> **Requirement**: Reproduce the entries shown below only from the line with "pot_body();" down to the line with "for corner in", keeping both end lines and copying each one exactly.

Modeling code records
☆ ☆ ☆ ☆ ☆

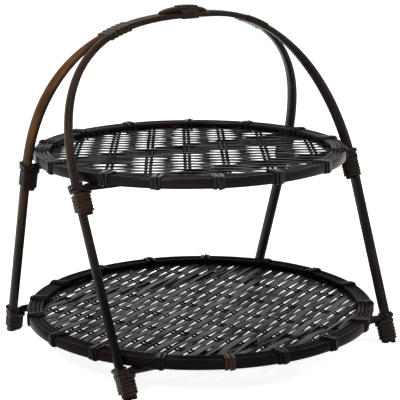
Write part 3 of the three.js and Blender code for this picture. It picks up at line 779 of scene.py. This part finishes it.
def handle_at(x):
    """The two crowns at an x: their middle, their directions and how thick and how wide they are together."""
    front, back = crown_station("front", x), crown_station("back", x)
    along = Vector((front["along"].x, 0, front["along"].z)).normalized()
    across = Vector((0, -1, 0))
    return {
        "point": Vector((front["middle"].x, CROWN_Y, front["middle"].z)),
        "along": along, "across": across, "out": across.cross(along), "thick": front["thick"],
        "low": CROWN_Y - back["middle"].y - back["wide"] / 2,
        "high": CROWN_Y - front["middle"].y + front["wide"] / 2,
    }


def pad_height(x):
    """The pad rises from both ends in half an ellipse."""
    t = (x - PAD_FROM) / (PAD_TO - PAD_FROM)
    return between(PAD_END_HIGH, PAD_HIGH, math.sqrt(max(4 * t * (1 - t), 0)))


pad_finish = Finish("grip_pad", 0.06)
pad_grain = pad_finish.noise((14, 500, 1), 4)
pad_stains = ((0.004, 0.003, 0.003), (0.009, 0.006, 0.005), (0.02, 0.010, 0.007))
pad_finish.coloured(pad_finish.stains_and_shades(pad_grain.ramp(0.3, 0.7), *pad_stains))
pad_finish.rough(pad_grain.ramp(0.3, 0.7, 0.2, 0.34))
pad_finish.raised(pad_grain, 0.0003, 0.6)

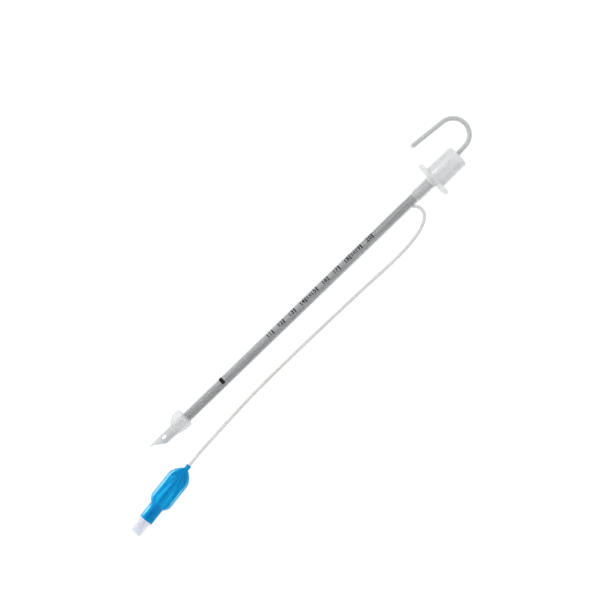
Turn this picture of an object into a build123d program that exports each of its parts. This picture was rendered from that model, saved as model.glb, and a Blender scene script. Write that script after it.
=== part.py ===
from build123d import *
import math
import os

# Size 5.0 wire-reinforced endotracheal tube with its stylet, lying on a table.
# All sizes are in millimetres. While a piece is drawn, x is the distance from the
# tube's tip along its axis, y is to the side and z is up from that axis.

# Tube
TUBE_BORE = 5.0
TUBE_OUTSIDE = 6.9
TUBE_LENGTH = 250.5
AXIS_HEIGHT = 8.0
BOND_GAP = 0.05

# Moulded soft tip with its bevel and side eye
TIP_OUTSIDE = 6.66
TIP_BORE = 4.8
TIP_LENGTH = 29.7
BEVEL_LENGTH = 10.1
BEAK_LENGTH = 3.0
BEAK_THICKNESS = 1.5
BEAK_END_THICKNESS = 0.7
EYE_FROM_TIP = 11.1
EYE_LENGTH = 4.2
EYE_WIDTH = 1.8
EYE_OFFSET = 1.0

# Steel wire coil inside the wall, wound coarser here than the real 1 mm pitch
WIRE_DIAMETER = 0.3
WIRE_PITCH = 6.0
WIRE_INSET = 0.22
WIRE_END_MARGIN = 1.2

# Air lumen in the wall, from the inflation line to the cuff
LUMEN_DIAMETER = 0.36
LUMEN_INSET = 0.57
CUFF_PORT_FROM_TIP = 25.0
CUFF_PORT_LENGTH = 1.2

# Cuff: a thin film ring, deflated into lengthwise folds
CUFF_FILM = 0.25
CUFF_START = 17.8
CUFF_LENGTH = 13.4
# How far along the cuff, and how much of its full swell it has there
CUFF_SWELL = ((0.0, 0.0), (0.12, 0.13), (0.3, 0.58), (0.6, 0.98), (0.9, 0.95), (1.0, 0.0))
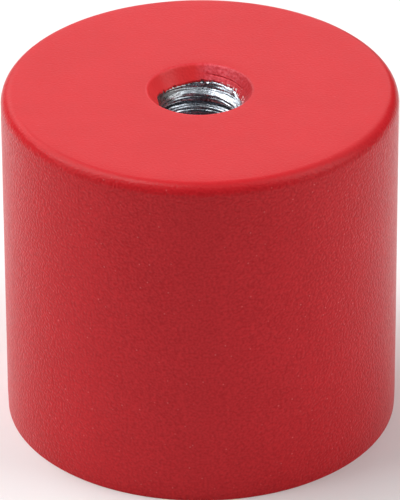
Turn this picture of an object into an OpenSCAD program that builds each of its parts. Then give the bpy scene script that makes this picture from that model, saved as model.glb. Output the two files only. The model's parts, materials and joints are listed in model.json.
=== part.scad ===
// Deep pot lifting magnet with a tapped hole in its back, in millimetres.
// The origin is the centre of the pole face. +Z runs up the axis and out through the tapped hole.

/* [Pot] */
// Outer diameter of the bare steel pot
pot_d = 27; // [25:0.5:35]
// Height of the bare steel pot, from the pole face to the back face
pot_h = 24.55; // [23:0.05:35]
// Thickness of the pot's side wall
pot_wall = 3.2; // [2.5:0.1:3.5]
// Thickness of the pot's closed end
pot_base = 10; // [10:0.5:12]
// Radius of the rounded edge between the side and the back face
back_edge_r = 0.75; // [0.2:0.05:1.5]
// Radius of the corner between the pot's bore and its floor
floor_corner_r = 0.4; // [0.2:0.1:0.6]

/* [Tapped hole] */
// Major diameter of the thread
thread_d = 6; // [5:0.5:6]
// Pitch of the thread
thread_pitch = 1; // [0.8:0.1:1]
// Number of thread turns, each one a groove around the wall
thread_turns = 6; // [3:1:6]
// Depth of the first groove's middle below the back face
first_groove_depth = 1.57; // [1.5:0.01:1.8]
// Depth of the drilled wall below the back face
drill_depth = 7.5; // [7.5:0.1:8]
// Included angle of the drill's point
drill_point_angle = 118; // [118:1:140]
// Diameter of the countersink at the back face
countersink_d = 7.3; // [7:0.1:7.6]
// Included angle of the countersink
countersink_angle = 60; // [60:5:75]
// Radius of the rounded edge between the countersink and the back face
countersink_edge_r = 0.18; // [0.1:0.02:0.3]

/* [Enamel] */
// Thickness of the paint film
coat_t = 0.1; // [0.05:0.01:0.2]
// Depth below the pot's back face at which the paint stops in the countersink
coat_end_depth = 1.15; // [0.6:0.05:1.2]

/* [Magnet] */
// Diameter of the magnet rod
core_d = 12.7; // [10:0.1:14]
// Width of the chamfer on the rod's inner end
core_chamfer = 0.6; // [0.4:0.1:1]
// Thickness of the bonding layer under the rod
core_bond_t = 0.1; // [0.05:0.05:0.2]

/* [Spacer] */
// Height of the spacer ring
spacer_h = 4; // [3:0.5:8]
// Thickness of the bonding film on each side of the spacer ring
glue_t = 0.1; // [0.05:0.05:0.2]

/* [Hidden] */
$fn = 96;

// How far a cutting shape runs past the surface that it cuts
over = 1;

pot_r = pot_d / 2;
bore_r = pot_r - pot_wall;
floor_z = pot_h - pot_base;
core_r = core_d / 2;
core_h = floor_z - core_bond_t;

// A tapping drill is smaller than the thread by one pitch.
drill_r = (thread_d - thread_pitch) / 2;
drill_end_z = pot_h - drill_depth;
drill_point_h = drill_r / tan(drill_point_angle / 2);
// An internal metric thread has 60 degree flanks, and a flat an eighth of the pitch wide at its root.
flank_angle = 30;
thread_r = thread_d / 2;
root_flat = thread_pitch / 8;

// The countersink's wall leans away from the axis by half of the included angle.
lean = countersink_angle / 2;
// Distance from the countersink's sharp corner to the start of its rounded edge
edge_run = countersink_edge_r / tan((90 + lean) / 2);
countersink_edge = [countersink_d / 2 + edge_run, pot_h - countersink_edge_r];
back_edge = [pot_r - back_edge_r, pot_h - back_edge_r];

// Radius of the countersink's wall at a depth below the bare back face, under a skin of this thickness
function countersink_r(depth, skin) = countersink_d / 2 - depth * tan(lean) - skin / cos(lean);

// Half section of the turned blank with its outside surfaces moved out by skin, from bottom_z up the
// side, over the back face and into the countersink. inside lists the points that close it.
module blank_outline(skin, bottom_z, inside) {
    edge_r = countersink_edge_r + skin;
    polygon(concat(
        [
            [pot_r + skin, bottom_z],
            [pot_r + skin, back_edge[1]],
            [back_edge[0], pot_h + skin],
            [countersink_edge[0], pot_h + skin],
            countersink_edge + edge_r * [-cos(lean), sin(lean)]
        ],
        inside
    ));
    translate(back_edge)
        circle(r = back_edge_r + skin);
    translate(countersink_edge)
        circle(r = edge_r);
}

// Half section of the cup's inside, with a rounded corner at its floor
module cavity_outline() {
    corner_x = bore_r - floor_corner_r;
    corner_z = floor_z - floor_corner_r;
    translate([0, -over])
        square([bore_r, corner_z + over]);
    square([corner_x, floor_z]);
    translate([corner_x, corner_z])
        circle(r = floor_corner_r);
}

// Half section of one thread groove, with its middle at z = 0 and its flanks run on past the wall
module groove_outline() {
    inner_r = drill_r - thread_pitch / 2;
    inner_half = root_flat / 2 + (thread_r - inner_r) * tan(flank_angle);
    polygon([
        [inner_r, inner_half],
        [thread_r, root_flat / 2],
        [thread_r, -root_flat / 2],
        [inner_r, -inner_half]
    ]);
}

// A flat ring as high as the spacer, standing on the pole face's plane
module pole_ring(inner_r, outer_r) {
    rotate_extrude()
        translate([inner_r, 0])
            square([outer_r - inner_r, spacer_h]);
}

// The turned steel cup, with its countersunk and tapped blind hole
module pot_body() {
    wall_top_z = pot_h - (countersink_d / 2 - drill_r) / tan(lean);
    color("lightgray")
        difference() {
            rotate_extrude()
                difference() {
                    blank_outline(0, 0, [
                        [drill_r, wall_top_z],
                        [drill_r, drill_end_z],
                        [0, drill_end_z - drill_point_h],
                        [0, 0]
                    ]);
                    cavity_outline();
                }
            for (turn = [0 : thread_turns - 1])
                translate([0, 0, pot_h - first_groove_depth - turn * thread_pitch])
                    rotate_extrude()
                        groove_outline();
        }
}

// The paint film over the pot's outside and down the countersink
module enamel_coat() {
    end_z = pot_h - coat_end_depth;
    bare_r = countersink_r(coat_end_depth, 0);
    color("crimson")
        rotate_extrude()
            difference() {
                blank_outline(coat_t, 0, [
                    [countersink_r(coat_end_depth, coat_t), end_z],
                    [bare_r, end_z],
                    [bare_r, 0]
                ]);
                blank_outline(0, -over, [
                    [bare_r, end_z],
                    [0, end_z],
                    [0, -over]
                ]);
            }
}

// The cast rod, with its ground end in the pole face
module magnet_core() {
    color("slategray")
        rotate_extrude()
            polygon([
                [0, 0],
                [core_r, 0],
                [core_r, core_h - core_chamfer],
                [core_r - core_chamfer, core_h],
                [0, core_h]
            ]);
}

// The non-magnetic ring between the two poles, flush with the pole face
module spacer_ring() {
    color("gainsboro")
        pole_ring(core_r + glue_t, bore_r - glue_t);
}

// The bond between the rod and the pot's floor
module core_adhesive() {
    color("darkkhaki")
        translate([0, 0, core_h])
            cylinder(h = core_bond_t, r = core_r - core_chamfer);
}

// The bond between the rod and the spacer ring
module inner_glue_line() {
    color("peru")
        pole_ring(core_r, core_r + glue_t);
}

// The bond between the spacer ring and the pot's bore
module outer_glue_line() {
    color("peru")
        pole_ring(bore_r - glue_t, bore_r);
}

pot_body();
enamel_coat();
magnet_core();
spacer_ring();
core_adhesive();
inner_glue_line();
outer_glue_line();
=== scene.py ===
"""Looks of the pot lifting magnet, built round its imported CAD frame.

Shapes are worked out in millimetres, and mesh_piece() turns them into metres. The camera looks along
+Y, so left is -X and right is +X. A depth is measured down from the bare steel's back face, and the
mouth is the countersink.
"""
import json
import math

import bmesh
import bpy
import numpy as np
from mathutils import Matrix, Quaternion, Vector, noise


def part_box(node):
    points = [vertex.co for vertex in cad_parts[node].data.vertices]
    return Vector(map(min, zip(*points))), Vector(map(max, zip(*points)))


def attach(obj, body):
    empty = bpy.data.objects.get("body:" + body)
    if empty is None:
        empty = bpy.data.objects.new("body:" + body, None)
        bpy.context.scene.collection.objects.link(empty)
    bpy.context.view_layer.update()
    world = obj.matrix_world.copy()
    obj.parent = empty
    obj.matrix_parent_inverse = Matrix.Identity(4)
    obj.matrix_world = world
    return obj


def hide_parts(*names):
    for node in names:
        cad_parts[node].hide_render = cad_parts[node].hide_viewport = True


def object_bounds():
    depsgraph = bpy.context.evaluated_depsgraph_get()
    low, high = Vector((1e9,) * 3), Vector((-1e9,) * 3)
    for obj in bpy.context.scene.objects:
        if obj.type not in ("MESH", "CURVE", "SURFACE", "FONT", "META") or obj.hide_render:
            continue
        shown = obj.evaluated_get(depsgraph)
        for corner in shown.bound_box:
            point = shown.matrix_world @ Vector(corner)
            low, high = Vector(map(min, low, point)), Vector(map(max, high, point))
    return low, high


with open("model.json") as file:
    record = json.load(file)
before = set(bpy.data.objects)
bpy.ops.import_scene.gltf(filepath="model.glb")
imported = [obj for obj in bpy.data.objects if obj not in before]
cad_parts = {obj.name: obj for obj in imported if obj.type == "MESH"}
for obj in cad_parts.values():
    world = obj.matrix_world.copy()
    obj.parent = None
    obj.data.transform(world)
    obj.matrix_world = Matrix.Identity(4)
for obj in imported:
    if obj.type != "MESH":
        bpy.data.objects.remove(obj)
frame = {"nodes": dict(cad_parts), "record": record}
cad_low, cad_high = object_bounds()

MM = 0.001
# Points of a mesh that lie closer together than this, in metres, become one
WELD_DISTANCE = 2e-7


def box_mm(node):
    """Lowest and highest corner of a CAD node, in millimetres."""
    low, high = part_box(node)
    return np.array(low) / MM, np.array(high) / MM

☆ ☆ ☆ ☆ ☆

> **Problem solution**:
pot_body();
enamel_coat();
magnet_core();
spacer_ring();
core_adhesive();
inner_glue_line();
outer_glue_line();
=== scene.py ===
"""Looks of the pot lifting magnet, built round its imported CAD frame.

Shapes are worked out in millimetres, and mesh_piece() turns them into metres. The camera looks along
+Y, so left is -X and right is +X. A depth is measured down from the bare steel's back face, and the
mouth is the countersink.
"""
import json
import math

import bmesh
import bpy
import numpy as np
from mathutils import Matrix, Quaternion, Vector, noise


def part_box(node):
    points = [vertex.co for vertex in cad_parts[node].data.vertices]
    return Vector(map(min, zip(*points))), Vector(map(max, zip(*points)))


def attach(obj, body):
    empty = bpy.data.objects.get("body:" + body)
    if empty is None:
        empty = bpy.data.objects.new("body:" + body, None)
        bpy.context.scene.collection.objects.link(empty)
    bpy.context.view_layer.update()
    world = obj.matrix_world.copy()
    obj.parent = empty
    obj.matrix_parent_inverse = Matrix.Identity(4)
    obj.matrix_world = world
    return obj


def hide_parts(*names):
    for node in names:
        cad_parts[node].hide_render = cad_parts[node].hide_viewport = True


def object_bounds():
    depsgraph = bpy.context.evaluated_depsgraph_get()
    low, high = Vector((1e9,) * 3), Vector((-1e9,) * 3)
    for obj in bpy.context.scene.objects:
        if obj.type not in ("MESH", "CURVE", "SURFACE", "FONT", "META") or obj.hide_render:
            continue
        shown = obj.evaluated_get(depsgraph)
        for corner in shown.bound_box:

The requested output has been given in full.